Stated problem:
Only the lines from the one containing "base_panel();" down to the one containing "depsgraph = bpy.context.evaluated_depsgraph_get()", inclusive, are to be quoted exactly.

(CAD and scene scripts)
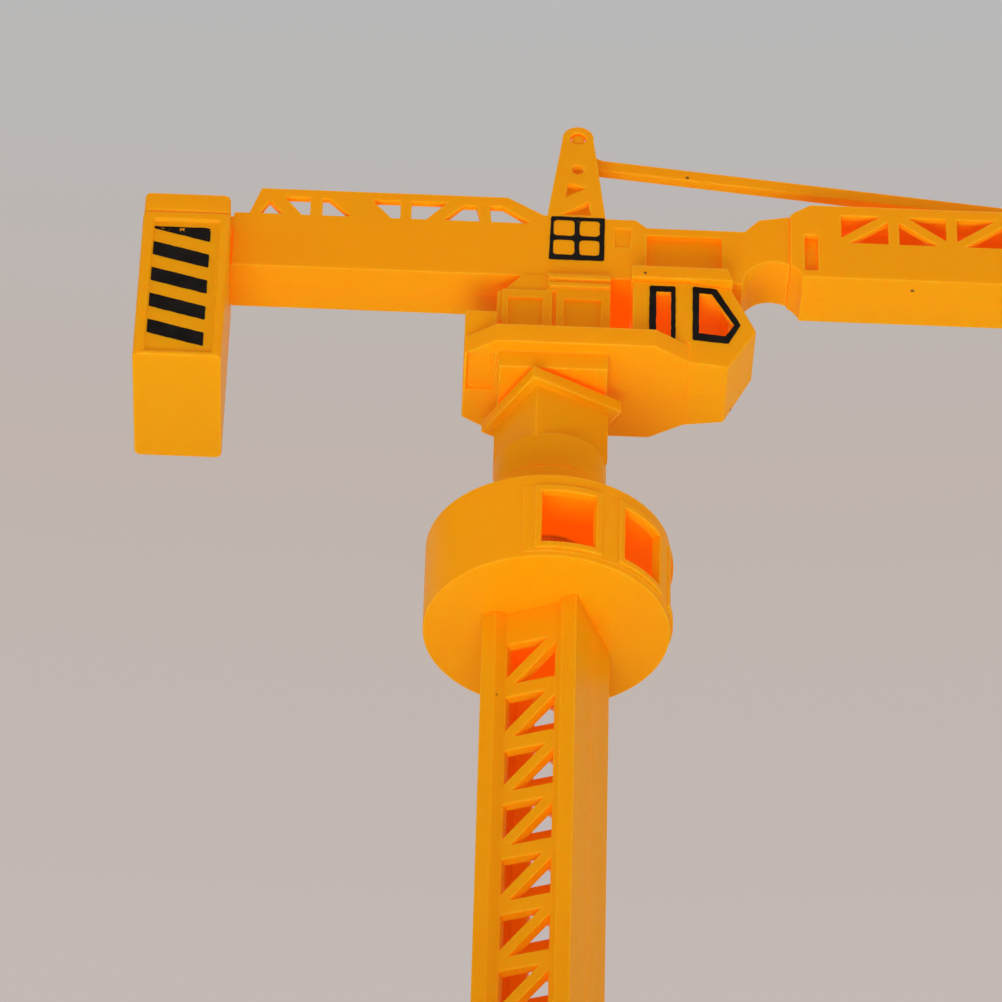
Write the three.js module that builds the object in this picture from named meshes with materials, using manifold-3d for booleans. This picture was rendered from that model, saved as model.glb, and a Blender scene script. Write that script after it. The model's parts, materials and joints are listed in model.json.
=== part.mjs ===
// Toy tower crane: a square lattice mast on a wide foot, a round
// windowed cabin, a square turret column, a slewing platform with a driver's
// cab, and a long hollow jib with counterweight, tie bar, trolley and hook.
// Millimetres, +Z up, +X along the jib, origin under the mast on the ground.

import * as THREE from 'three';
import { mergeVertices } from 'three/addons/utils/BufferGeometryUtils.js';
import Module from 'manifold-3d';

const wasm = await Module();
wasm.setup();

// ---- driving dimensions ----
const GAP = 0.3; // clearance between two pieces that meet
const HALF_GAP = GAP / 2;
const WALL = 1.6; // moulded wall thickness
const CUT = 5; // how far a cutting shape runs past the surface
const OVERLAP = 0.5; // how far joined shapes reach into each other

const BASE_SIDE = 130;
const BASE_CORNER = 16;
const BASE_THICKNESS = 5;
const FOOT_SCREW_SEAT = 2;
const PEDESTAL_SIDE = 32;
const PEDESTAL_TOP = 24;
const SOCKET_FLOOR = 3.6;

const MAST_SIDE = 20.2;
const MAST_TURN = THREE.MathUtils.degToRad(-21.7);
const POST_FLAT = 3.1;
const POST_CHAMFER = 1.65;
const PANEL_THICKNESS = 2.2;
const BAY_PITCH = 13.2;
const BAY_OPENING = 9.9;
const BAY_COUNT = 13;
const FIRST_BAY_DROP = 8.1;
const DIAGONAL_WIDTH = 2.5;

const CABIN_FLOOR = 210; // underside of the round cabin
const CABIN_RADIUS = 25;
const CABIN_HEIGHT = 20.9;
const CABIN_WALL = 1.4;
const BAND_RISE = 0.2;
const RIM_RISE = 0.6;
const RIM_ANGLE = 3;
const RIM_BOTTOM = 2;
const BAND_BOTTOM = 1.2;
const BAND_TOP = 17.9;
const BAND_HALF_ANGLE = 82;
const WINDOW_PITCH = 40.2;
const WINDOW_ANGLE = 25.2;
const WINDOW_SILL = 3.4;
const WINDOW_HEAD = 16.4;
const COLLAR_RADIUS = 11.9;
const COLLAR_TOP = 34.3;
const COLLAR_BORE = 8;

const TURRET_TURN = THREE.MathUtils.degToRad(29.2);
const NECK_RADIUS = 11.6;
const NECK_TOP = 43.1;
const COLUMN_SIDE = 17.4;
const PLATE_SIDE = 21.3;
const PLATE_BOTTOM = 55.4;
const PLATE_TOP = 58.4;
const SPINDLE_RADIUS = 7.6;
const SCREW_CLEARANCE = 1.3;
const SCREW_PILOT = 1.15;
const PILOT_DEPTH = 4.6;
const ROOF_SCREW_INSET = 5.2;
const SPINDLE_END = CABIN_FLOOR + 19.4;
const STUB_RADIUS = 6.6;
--
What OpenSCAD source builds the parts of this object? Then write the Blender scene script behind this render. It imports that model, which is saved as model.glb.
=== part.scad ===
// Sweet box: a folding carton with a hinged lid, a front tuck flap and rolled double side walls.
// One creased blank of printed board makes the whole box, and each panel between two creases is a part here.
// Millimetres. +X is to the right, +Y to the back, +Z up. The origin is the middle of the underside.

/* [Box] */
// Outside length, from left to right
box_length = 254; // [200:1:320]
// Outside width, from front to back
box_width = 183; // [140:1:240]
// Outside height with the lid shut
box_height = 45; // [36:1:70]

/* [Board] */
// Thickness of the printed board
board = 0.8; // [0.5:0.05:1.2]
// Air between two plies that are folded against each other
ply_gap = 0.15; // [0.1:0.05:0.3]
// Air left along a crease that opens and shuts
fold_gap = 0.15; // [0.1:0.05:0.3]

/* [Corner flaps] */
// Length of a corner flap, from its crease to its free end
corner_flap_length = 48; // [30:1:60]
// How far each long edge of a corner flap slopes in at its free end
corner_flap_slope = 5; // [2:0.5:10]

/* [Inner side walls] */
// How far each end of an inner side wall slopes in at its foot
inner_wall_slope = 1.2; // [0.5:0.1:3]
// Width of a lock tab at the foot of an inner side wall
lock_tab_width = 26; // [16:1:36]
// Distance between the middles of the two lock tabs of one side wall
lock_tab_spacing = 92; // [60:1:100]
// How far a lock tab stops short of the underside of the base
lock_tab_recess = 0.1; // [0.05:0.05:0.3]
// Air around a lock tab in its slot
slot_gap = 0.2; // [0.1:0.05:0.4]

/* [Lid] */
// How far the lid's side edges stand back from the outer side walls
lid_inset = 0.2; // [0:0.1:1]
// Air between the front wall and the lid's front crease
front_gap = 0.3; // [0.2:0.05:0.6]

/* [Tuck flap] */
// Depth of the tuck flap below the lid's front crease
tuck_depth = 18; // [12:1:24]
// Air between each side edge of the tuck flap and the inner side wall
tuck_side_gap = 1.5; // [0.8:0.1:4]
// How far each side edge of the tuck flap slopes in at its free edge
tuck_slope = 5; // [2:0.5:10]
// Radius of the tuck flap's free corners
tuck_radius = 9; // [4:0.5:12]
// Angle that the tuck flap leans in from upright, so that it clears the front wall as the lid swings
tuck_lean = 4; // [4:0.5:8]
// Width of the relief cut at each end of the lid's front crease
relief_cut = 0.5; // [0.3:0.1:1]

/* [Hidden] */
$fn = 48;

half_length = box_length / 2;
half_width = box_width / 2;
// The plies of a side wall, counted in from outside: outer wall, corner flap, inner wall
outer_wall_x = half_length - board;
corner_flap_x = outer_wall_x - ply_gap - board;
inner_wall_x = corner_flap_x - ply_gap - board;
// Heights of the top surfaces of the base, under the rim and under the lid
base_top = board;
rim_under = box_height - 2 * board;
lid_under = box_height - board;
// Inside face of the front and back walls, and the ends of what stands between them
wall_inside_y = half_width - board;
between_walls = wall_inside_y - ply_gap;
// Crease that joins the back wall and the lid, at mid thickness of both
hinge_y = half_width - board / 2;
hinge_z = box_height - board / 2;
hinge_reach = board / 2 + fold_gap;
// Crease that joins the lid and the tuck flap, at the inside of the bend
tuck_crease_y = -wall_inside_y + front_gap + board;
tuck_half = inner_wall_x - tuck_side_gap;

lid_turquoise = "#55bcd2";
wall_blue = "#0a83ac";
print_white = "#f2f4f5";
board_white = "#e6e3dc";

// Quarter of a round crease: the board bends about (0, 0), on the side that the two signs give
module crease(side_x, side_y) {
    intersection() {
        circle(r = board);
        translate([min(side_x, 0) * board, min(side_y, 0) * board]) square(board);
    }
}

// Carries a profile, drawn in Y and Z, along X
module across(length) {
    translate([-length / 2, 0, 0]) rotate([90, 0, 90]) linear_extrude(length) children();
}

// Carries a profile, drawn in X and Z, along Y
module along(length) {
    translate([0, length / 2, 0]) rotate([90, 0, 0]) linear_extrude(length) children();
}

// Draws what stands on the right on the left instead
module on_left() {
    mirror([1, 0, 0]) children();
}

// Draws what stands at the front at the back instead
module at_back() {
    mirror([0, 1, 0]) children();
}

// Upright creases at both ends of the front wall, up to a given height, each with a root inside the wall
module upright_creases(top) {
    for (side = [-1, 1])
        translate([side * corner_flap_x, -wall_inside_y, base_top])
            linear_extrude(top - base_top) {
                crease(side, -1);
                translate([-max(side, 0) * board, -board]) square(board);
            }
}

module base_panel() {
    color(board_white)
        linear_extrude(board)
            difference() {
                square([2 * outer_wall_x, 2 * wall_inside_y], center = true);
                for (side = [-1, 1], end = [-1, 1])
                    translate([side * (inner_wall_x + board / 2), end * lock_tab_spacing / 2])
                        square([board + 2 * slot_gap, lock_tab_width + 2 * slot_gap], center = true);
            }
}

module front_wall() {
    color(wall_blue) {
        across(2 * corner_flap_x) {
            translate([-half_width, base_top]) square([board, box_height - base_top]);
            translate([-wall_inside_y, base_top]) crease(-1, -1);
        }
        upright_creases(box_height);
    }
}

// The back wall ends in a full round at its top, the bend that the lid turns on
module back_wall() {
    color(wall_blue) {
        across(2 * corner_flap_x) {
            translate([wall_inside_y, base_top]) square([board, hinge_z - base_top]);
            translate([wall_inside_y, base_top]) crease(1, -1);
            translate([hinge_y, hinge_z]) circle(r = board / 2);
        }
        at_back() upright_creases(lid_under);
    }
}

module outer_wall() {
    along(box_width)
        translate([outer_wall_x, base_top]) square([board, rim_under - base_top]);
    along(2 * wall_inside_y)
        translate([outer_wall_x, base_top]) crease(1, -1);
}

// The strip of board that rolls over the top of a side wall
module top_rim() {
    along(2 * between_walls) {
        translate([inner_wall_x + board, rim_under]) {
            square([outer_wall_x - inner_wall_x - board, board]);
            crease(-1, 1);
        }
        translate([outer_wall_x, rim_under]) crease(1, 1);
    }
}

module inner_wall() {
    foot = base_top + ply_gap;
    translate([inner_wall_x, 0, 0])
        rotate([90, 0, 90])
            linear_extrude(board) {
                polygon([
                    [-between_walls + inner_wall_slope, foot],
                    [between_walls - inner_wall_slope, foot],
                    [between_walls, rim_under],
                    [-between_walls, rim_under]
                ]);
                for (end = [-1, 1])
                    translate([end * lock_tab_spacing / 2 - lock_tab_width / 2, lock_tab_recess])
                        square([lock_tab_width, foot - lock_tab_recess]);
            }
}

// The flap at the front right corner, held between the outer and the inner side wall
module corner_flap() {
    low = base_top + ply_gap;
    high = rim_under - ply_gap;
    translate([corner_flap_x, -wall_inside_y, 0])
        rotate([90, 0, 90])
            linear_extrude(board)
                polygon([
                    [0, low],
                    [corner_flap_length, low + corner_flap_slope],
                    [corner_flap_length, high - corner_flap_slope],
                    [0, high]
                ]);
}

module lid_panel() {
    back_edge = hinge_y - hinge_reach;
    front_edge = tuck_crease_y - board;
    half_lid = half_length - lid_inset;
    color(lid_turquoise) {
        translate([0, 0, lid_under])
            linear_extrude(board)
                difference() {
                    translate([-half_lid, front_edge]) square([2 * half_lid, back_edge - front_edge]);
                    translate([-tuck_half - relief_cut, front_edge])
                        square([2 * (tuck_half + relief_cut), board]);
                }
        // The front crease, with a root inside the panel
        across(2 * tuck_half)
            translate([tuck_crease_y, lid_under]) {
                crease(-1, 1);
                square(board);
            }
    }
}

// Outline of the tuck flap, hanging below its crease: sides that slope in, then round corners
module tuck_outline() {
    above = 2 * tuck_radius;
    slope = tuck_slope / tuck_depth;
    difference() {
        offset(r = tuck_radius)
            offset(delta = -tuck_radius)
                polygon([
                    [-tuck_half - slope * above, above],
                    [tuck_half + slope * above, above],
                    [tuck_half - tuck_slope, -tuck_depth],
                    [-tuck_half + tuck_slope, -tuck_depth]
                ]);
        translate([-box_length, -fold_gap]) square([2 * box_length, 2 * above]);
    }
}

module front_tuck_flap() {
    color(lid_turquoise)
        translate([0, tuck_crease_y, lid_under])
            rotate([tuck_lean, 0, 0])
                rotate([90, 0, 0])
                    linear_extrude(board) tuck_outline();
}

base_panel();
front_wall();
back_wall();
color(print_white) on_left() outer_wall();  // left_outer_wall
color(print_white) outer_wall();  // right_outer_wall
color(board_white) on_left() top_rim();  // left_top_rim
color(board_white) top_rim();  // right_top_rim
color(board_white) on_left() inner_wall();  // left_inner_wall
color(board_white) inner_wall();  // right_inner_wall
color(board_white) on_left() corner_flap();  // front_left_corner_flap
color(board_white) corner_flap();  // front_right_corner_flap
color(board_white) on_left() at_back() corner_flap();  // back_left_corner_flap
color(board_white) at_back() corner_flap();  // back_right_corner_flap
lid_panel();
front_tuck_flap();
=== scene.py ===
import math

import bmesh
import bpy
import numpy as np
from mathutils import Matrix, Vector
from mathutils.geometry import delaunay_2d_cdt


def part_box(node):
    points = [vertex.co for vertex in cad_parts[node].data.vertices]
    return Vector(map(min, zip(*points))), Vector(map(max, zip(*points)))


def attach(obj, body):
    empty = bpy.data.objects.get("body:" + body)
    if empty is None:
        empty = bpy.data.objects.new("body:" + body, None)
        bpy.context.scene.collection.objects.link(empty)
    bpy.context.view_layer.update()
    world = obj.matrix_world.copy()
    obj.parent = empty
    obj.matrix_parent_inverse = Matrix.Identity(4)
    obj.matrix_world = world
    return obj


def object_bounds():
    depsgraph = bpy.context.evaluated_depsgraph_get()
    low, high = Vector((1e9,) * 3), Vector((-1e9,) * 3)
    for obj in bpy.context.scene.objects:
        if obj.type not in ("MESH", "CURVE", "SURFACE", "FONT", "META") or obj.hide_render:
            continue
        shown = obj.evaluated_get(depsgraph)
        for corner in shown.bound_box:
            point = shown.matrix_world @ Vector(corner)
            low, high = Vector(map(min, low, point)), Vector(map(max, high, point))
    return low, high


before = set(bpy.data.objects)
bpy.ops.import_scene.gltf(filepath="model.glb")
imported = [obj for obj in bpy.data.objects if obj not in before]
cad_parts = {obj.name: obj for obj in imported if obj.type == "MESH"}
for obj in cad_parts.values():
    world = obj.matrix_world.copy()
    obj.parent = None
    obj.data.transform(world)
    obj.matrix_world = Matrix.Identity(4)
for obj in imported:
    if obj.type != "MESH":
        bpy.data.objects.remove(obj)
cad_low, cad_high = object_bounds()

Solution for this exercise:
base_panel();
front_wall();
back_wall();
color(print_white) on_left() outer_wall();  // left_outer_wall
color(print_white) outer_wall();  // right_outer_wall
color(board_white) on_left() top_rim();  // left_top_rim
color(board_white) top_rim();  // right_top_rim
color(board_white) on_left() inner_wall();  // left_inner_wall
color(board_white) inner_wall();  // right_inner_wall
color(board_white) on_left() corner_flap();  // front_left_corner_flap
color(board_white) corner_flap();  // front_right_corner_flap
color(board_white) on_left() at_back() corner_flap();  // back_left_corner_flap
color(board_white) at_back() corner_flap();  // back_right_corner_flap
lid_panel();
front_tuck_flap();
=== scene.py ===
import math

import bmesh
import bpy
import numpy as np
from mathutils import Matrix, Vector
from mathutils.geometry import delaunay_2d_cdt


def part_box(node):
    points = [vertex.co for vertex in cad_parts[node].data.vertices]
    return Vector(map(min, zip(*points))), Vector(map(max, zip(*points)))


def attach(obj, body):
    empty = bpy.data.objects.get("body:" + body)
    if empty is None:
        empty = bpy.data.objects.new("body:" + body, None)
        bpy.context.scene.collection.objects.link(empty)
    bpy.context.view_layer.update()
    world = obj.matrix_world.copy()
    obj.parent = empty
    obj.matrix_parent_inverse = Matrix.Identity(4)
    obj.matrix_world = world
    return obj


def object_bounds():
    depsgraph = bpy.context.evaluated_depsgraph_get()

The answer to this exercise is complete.